Now, we struggle to measure GDP in the economy, let alone actual activity and productivity growth. The measures we get are often highly revised and are also relatively historical (March GDP numbers aren’t out till June – and they will probably we revised a few times over the next 4 years). In this sense, there is alot of uncertainty inherent with a quantity target.

Economists have another variable they can set other than the quantity – they set a price. As the nominal interest rate behaves as the “price” on money (fundamentally because money demand is downward sloping in the nominal interest rate). Assuming that the money supply is not influenced by the interest rate (which is a big assumption) this method allows us to get a feeling for the money demand curve (by shifting interest rates around a little), and is also easier to adjust than the quantity of money.

In essence though, setting an interest rate and setting the “supply of money” are two sides of the same coin – if we think that the Bank should keep greater contol of the money supply we are effectively saying we want higher interest rates!

New Keynesians and inflation expectations

We have come so far but we still haven’t discussed inflation expectations. The degree of disagreement between New Keynesians and Monetarists is also very small here – and lies specifically with something called the Velocity of money.

Going back to the quantity theory of money we know that Money*velocity=prices*real output must hold.
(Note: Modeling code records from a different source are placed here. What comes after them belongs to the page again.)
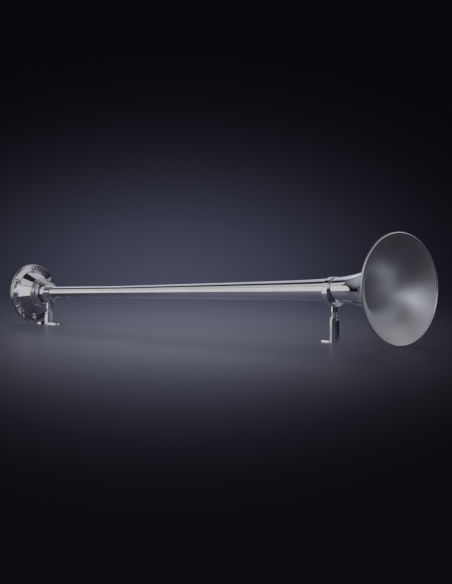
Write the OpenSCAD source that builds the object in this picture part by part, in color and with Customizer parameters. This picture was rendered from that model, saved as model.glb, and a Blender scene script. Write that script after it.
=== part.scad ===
// Marine air horn: a long chromed trumpet blown by a diaphragm driver, on two screw-adjusted feet.
// The horn lies along +X with its mouth forward. Stations are distances behind the plane of the
// bell's rim, measured along the horn's own axis, which rises a little towards the bell.

/* [Horn] */
// Outer diameter of the bell at its rolled rim
bell_d = 210; // [170:1:260]
// Length from the bell's rim plane to the driver's flange
horn_len = 1003; // [830:1:1210]
// Diameter of the straight tube at the driver end
tube_d = 23.8; // [20:0.1:28]
// Station where the straight tube starts to widen towards the bell
taper_start = 750; // [600:1:800]
// Widening of the tube's radius per millimetre at its narrow end
taper_slope = 0.0129; // [0.006:0.0001:0.016]
// Extra widening of the tube's radius per square millimetre
taper_curve = 0.0000021; // [0:0.0000001:0.00002]
// Length over which the bell's flare dies away
flare_len = 46.3; // [38:0.1:60]
// Power that sets how sudden the flare is
flare_power = 1; // [0.95:0.01:1.3]
// Wall of the spun bell and the tube
wall = 1.2; // [0.8:0.1:2]
// Radius of the rolled bead round the bell's rim
bead_r = 1.8; // [1.6:0.1:3]
// Radius of the wire inside the rolled bead
wire_r = 1.1; // [0.6:0.1:1.2]
// Length of the joint where the bell's neck slides over the tube
lap_len = 18; // [8:1:40]
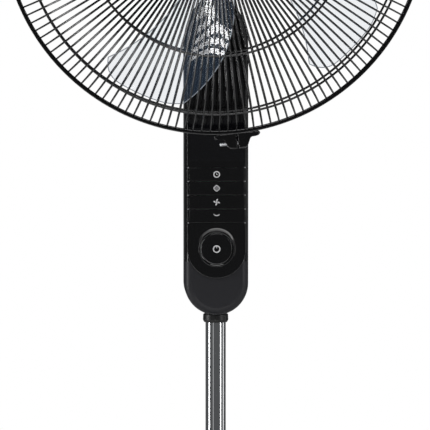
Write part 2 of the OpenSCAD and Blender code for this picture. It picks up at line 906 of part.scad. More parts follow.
module blade() {
    rows = 12;
    cols = 10;
    across = cols + 1;
    face = (rows + 1) * across;
    points = [for (side = [-1, 1], i = [0 : rows], j = [0 : cols]) blade_point(i / rows, j / cols, side)];
    quads = [for (i = [0 : rows - 1], j = [0 : cols - 1]) [i * across + j, (i + 1) * across + j,
        (i + 1) * across + j + 1, i * across + j + 1]];
    front = [for (q = quads) each [[q[0], q[1], q[2]], [q[0], q[2], q[3]]]];
    rear = [for (f = front) [f[0] + face, f[2] + face, f[1] + face]];
    rim = concat([for (j = [0 : cols]) j], [for (i = [1 : rows]) i * across + cols],
        [for (j = [cols - 1 : -1 : 0]) rows * across + j], [for (i = [rows - 1 : -1 : 1]) i * across]);
    sides = [for (k = [0 : len(rim) - 1])
        let (a = rim[k], b = rim[(k + 1) % len(rim)]) each [[a, b, b + face], [a, b + face, a + face]]];
    polyhedron(points, [for (f = concat(front, rear, sides)) [f[2], f[1], f[0]]]);
}

module blades() {
    y0 = blade_y - hub_l / 2;
    color("#aebccb") at_head() {
        difference() {
            rod_y(hub_r, y0, y0 + hub_l, hub_z);
            rod_y(hub_r - 3, y0 + 3, y0 + hub_l + 1, hub_z);
            rod_y(shaft_r + FIT, y0 - 1, y0 + hub_l, hub_z);
        }
        tube_y(9, shaft_r + FIT, y0, y0 + hub_l - 6, hub_z);
        for (i = [0 : blades_n - 1]) translate([0, 0, hub_z]) rotate([0, i * 360 / blades_n, 0]) blade();
    }
}

module spinner() {
    y = blade_y - hub_l / 2;
    color("#2b2b30") at_head() difference() {
        along_y(y - 16, hub_z) cylinder(r1 = 9, r2 = 17, h = 16);
        rod_y(shaft_r + FIT, y - 12 - FIT, y + 1, hub_z);
    }
}

foot_ring();
base_plate();
base_cover();
tube_socket();
base_screws();
base_collar();
lower_tube();
height_bush();
height_collar();
upper_tube();
pole_collar();
pole_clamp();
rear_shell();
front_shell();
fascia();
display_window();
display_module();
control_board();
tact_switches();
ir_receiver();
board_screws();
shell_screws();
cord_gland();
power_ring();
tilt_yoke();
tilt_bolt();
wing_screw();
timer_button();
mode_button();
speed_button();
night_button();
power_button();
neck_bracket();
swing_gear();
swing_clip();
neck_cover();
motor_bracket();
front_shield();
rear_shield();
motor_cover();
stator_core();
windings();
front_bearing();
rear_bearing();
motor_bolts();
capacitor();
swing_motor();
pinion();
rear_guard();
guard_nut();
front_guard();
front_cap();
guard_band();
clamp_nut();
guard_screw();
shaft();
rotor_core();
blades();
spinner();
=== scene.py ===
"""Looks of the pedestal fan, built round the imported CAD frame. Metres, Z up, the fan blows towards -Y."""

import json
from contextlib import contextmanager
from math import asin, copysign, cos, pi, radians, sin, sqrt

import bmesh
import bpy
from mathutils import Matrix, Vector


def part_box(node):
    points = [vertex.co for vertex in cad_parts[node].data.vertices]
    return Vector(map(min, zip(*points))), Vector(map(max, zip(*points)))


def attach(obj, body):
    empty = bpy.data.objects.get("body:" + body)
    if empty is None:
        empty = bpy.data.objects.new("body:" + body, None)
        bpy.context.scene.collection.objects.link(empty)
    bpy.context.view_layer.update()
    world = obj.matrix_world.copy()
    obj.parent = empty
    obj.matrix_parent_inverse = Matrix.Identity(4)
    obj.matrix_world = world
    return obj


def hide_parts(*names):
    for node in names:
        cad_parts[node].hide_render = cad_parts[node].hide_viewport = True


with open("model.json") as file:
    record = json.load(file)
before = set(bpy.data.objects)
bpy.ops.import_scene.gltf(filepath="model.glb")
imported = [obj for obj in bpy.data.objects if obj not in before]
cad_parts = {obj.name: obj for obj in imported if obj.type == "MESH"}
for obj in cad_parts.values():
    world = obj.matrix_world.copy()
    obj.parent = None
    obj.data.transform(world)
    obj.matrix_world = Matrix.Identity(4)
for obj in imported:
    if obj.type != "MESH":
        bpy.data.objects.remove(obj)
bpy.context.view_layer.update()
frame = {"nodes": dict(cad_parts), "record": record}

MM = 0.001


def node_mid(node):
    low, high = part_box(node)
    return (low + high) / 2


def node_size(node):
    low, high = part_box(node)
    return high - low


def half_width(node):
    return node_size(node).x / 2


def ends(node):
    """A node's box and half its width."""
    return *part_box(node), half_width(node)


def round_turn(count):
    """The cosine and sine at each of count equal steps of a whole turn."""
    return [(cos(2 * pi * k / count), sin(2 * pi * k / count)) for k in range(count)]


def arc(turn, steps):
    """The cosine and sine at each step of an arc from 0 to turn, with both its ends."""
    return [(cos(turn * k / steps), sin(turn * k / steps)) for k in range(steps + 1)]


# ---------- Places and sizes from the frame ----------

HUB = node_mid("front_cap")  # its x and z are the rotor's axis
COLUMN_LOW, COLUMN_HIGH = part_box("front_shell")
FASCIA_LOW, FASCIA_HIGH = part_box("fascia")
COLUMN_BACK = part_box("rear_shell")[1].y
HALF_W = half_width("front_shell")
SPLIT_Y = COLUMN_HIGH.y
POWER = node_mid("power_button")
POWER_R = half_width("power_button")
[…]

Now if people believe that there will be a greater amount of inflation they will set higher prices independent of the amount of money in the economy – forcing the velocity of money to increase. If the velocity of money can increase around the economy (which seems believable especially in the electronic age) then this higher price level can be reached even without any change in the amount of money in the economy.
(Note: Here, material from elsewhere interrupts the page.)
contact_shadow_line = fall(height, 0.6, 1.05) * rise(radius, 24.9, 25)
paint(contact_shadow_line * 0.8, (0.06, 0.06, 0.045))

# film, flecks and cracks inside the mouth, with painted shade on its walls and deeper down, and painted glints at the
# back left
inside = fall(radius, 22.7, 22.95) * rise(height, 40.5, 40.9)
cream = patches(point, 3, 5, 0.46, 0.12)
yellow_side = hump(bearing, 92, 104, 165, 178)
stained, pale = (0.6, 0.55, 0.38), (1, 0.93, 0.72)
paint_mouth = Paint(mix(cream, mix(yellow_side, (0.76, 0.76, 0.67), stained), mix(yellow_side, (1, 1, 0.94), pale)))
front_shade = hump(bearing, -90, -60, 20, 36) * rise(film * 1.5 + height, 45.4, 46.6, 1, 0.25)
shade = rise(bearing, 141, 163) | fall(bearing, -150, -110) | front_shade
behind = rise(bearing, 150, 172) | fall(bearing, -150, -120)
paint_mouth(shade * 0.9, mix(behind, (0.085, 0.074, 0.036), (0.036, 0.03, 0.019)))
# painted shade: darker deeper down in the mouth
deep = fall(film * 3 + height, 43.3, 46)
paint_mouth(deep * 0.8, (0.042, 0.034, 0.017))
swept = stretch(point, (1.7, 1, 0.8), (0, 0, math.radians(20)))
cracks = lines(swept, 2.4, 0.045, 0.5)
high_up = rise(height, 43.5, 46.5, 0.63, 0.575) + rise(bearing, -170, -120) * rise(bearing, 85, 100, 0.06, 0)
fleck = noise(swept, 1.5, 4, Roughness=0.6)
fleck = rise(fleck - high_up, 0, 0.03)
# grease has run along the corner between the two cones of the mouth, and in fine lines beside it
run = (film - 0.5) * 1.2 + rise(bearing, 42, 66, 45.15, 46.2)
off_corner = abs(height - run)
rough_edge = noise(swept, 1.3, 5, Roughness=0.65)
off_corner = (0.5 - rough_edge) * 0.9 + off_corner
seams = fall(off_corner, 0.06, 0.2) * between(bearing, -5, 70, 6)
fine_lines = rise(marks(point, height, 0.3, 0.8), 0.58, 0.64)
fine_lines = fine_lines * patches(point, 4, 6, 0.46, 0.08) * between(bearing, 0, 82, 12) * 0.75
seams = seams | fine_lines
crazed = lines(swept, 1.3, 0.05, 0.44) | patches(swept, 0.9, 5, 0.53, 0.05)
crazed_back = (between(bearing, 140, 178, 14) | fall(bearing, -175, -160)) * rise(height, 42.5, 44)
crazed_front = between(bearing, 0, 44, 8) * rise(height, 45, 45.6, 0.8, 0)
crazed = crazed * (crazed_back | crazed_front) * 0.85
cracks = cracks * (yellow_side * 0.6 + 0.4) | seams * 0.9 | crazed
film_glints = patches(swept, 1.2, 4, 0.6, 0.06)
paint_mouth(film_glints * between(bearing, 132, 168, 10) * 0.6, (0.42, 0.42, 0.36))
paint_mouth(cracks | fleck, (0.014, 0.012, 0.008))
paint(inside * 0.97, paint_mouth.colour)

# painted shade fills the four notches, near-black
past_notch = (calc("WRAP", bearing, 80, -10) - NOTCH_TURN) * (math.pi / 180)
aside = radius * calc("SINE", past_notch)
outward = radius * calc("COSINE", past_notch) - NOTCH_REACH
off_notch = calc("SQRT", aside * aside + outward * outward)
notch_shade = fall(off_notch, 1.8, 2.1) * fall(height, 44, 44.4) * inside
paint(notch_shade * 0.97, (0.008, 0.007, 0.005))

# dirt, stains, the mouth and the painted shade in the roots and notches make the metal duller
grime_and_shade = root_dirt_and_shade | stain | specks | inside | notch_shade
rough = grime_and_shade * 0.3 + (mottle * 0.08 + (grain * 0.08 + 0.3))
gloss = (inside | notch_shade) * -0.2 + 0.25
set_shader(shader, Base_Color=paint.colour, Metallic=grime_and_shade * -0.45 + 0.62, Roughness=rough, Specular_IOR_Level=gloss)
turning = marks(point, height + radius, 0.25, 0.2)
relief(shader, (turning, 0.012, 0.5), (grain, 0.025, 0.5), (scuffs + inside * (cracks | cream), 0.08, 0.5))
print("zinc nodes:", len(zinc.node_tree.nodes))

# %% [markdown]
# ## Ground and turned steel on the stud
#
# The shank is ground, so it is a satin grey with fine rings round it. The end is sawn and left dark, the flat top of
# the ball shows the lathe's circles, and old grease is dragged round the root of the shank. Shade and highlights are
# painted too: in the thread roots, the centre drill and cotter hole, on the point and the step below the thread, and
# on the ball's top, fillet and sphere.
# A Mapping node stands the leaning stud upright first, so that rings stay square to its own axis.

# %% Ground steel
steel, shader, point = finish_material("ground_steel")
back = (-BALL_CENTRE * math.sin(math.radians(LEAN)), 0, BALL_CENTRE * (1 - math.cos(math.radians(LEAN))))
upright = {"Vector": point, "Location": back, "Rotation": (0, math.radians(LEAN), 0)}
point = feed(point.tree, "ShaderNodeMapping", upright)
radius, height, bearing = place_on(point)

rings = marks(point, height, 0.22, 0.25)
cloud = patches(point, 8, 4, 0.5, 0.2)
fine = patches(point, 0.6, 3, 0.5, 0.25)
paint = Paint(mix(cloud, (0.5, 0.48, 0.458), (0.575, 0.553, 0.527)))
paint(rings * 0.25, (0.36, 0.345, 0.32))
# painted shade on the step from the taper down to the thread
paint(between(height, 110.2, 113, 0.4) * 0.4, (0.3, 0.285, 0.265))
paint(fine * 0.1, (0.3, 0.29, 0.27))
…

Monetarist generally say that velocity must be stable (which is why they can focus so exclusively on the quantity of money) while New Keynesians are of the view that velocity can vary, especially when some type of inflationary expectations enter the economy.

I am more in the second camp (although I accept that the velocity issue has a lot of interesting components) – which explains my concern at rising inflation expectations in New Zealand.
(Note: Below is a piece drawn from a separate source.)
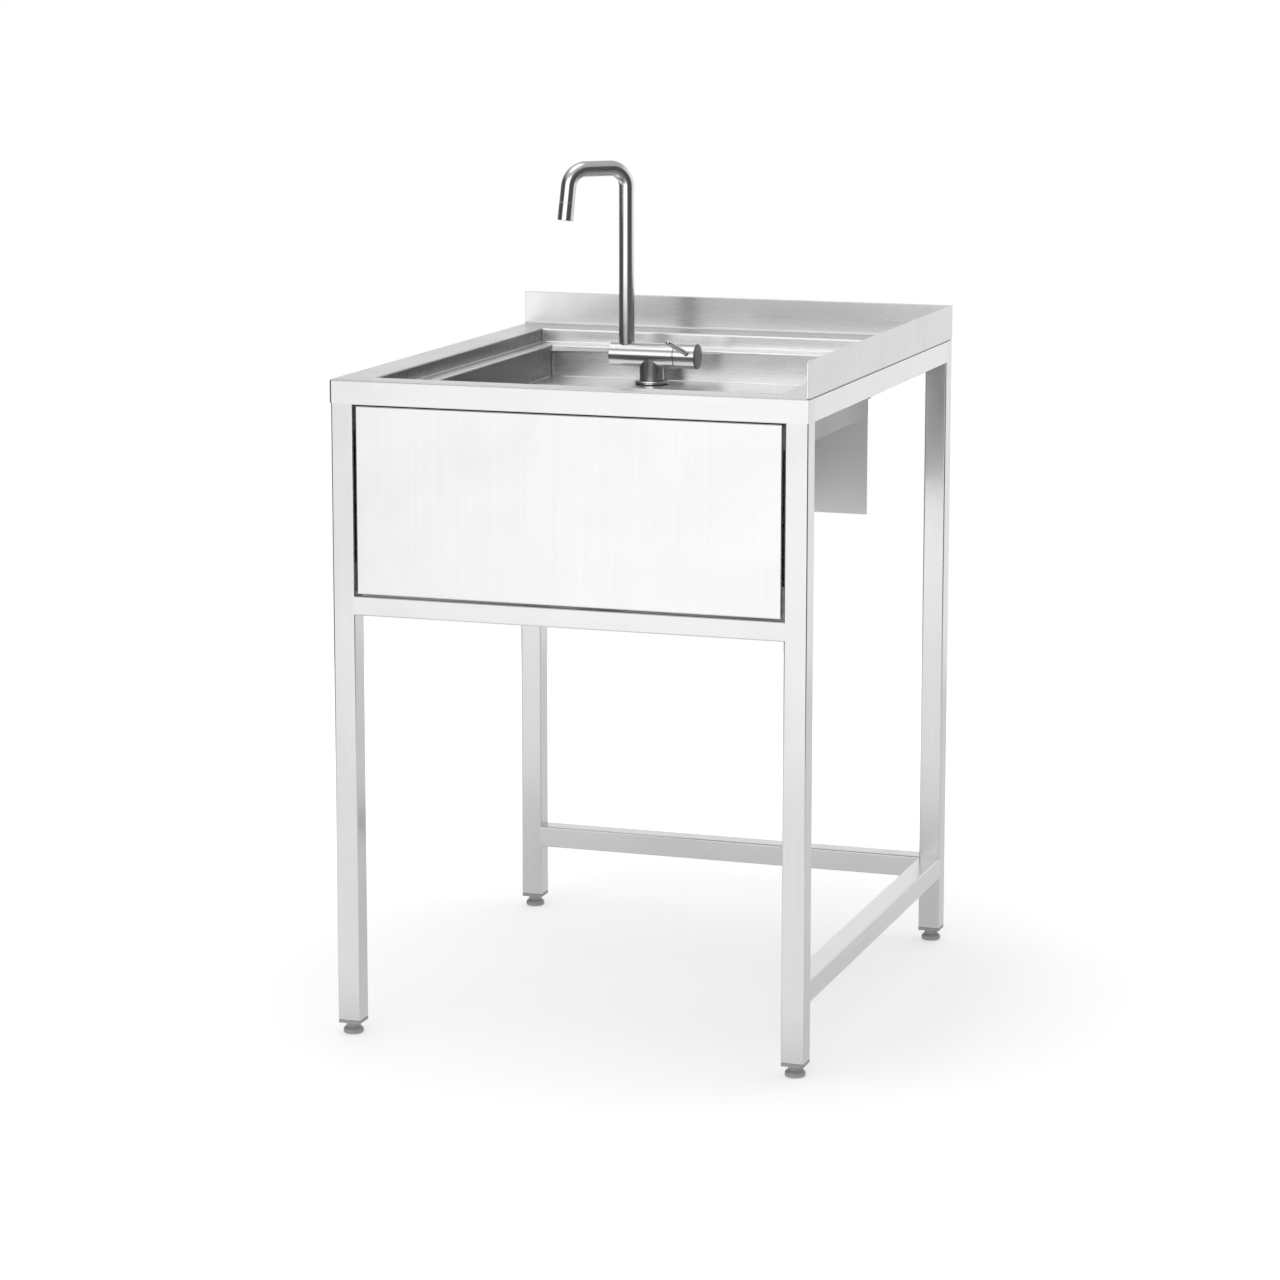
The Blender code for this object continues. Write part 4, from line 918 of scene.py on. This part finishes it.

Update:  I forgot to mention that another way of looking at inflation expectations is as an increase in money demand.  If we only set a “price” for money and not a quantity, then rising inflation expectations will increase the demand for money and thereby increase the quantity.  As a result, we need to be vigilant in the case of rising inflation expectations, because under the current framework that will directly lead to inflation.

10 replies
  1. Don Lloyd
    Don Lloyd says:

    …The more activity we have in the economy, the more money we require to satisfy these transactions.

    Nonsense. Every transaction that involves money places no stress on the supply of money, but merely transfers the ownership of the money purchase price from the buyer to the seller.

    …Fundamentally, this provides a supply-demand view of money with nominal interest rates as the price (quantity theory).

    Not at all. The market interest rate is the ‘price’ for a given form of debt, government bills for example, that balances supply and demand for that particular form. Government bills are NOT money.

    Regards, Don

  2. Matt Nolan
    Matt Nolan says:


    If we wish to keep the “general price level” stable it is not nonsense – as an increase in activity with no increase in the supply of money (or the velocity) will lead to a straight reduction in the price level (and some other more important problems in the case of nominal rigidities).

    That is why the second part of Friedman’s famous “Inflation is always and everywhere a monetary phenomenon” quote is:

    “in the sense that it is and can be produced only by a more rapid increase in the quantity of money than in output.”

    “The market interest rate is the ‘price’ for a given form of debt”

    This is completely consistent with it being a price for money, after all there is a price in the market for coffee downstairs, one which I pay and one which the cafe receives.

    The interest rate defines the opportunity cost of holding money, that is what a price does.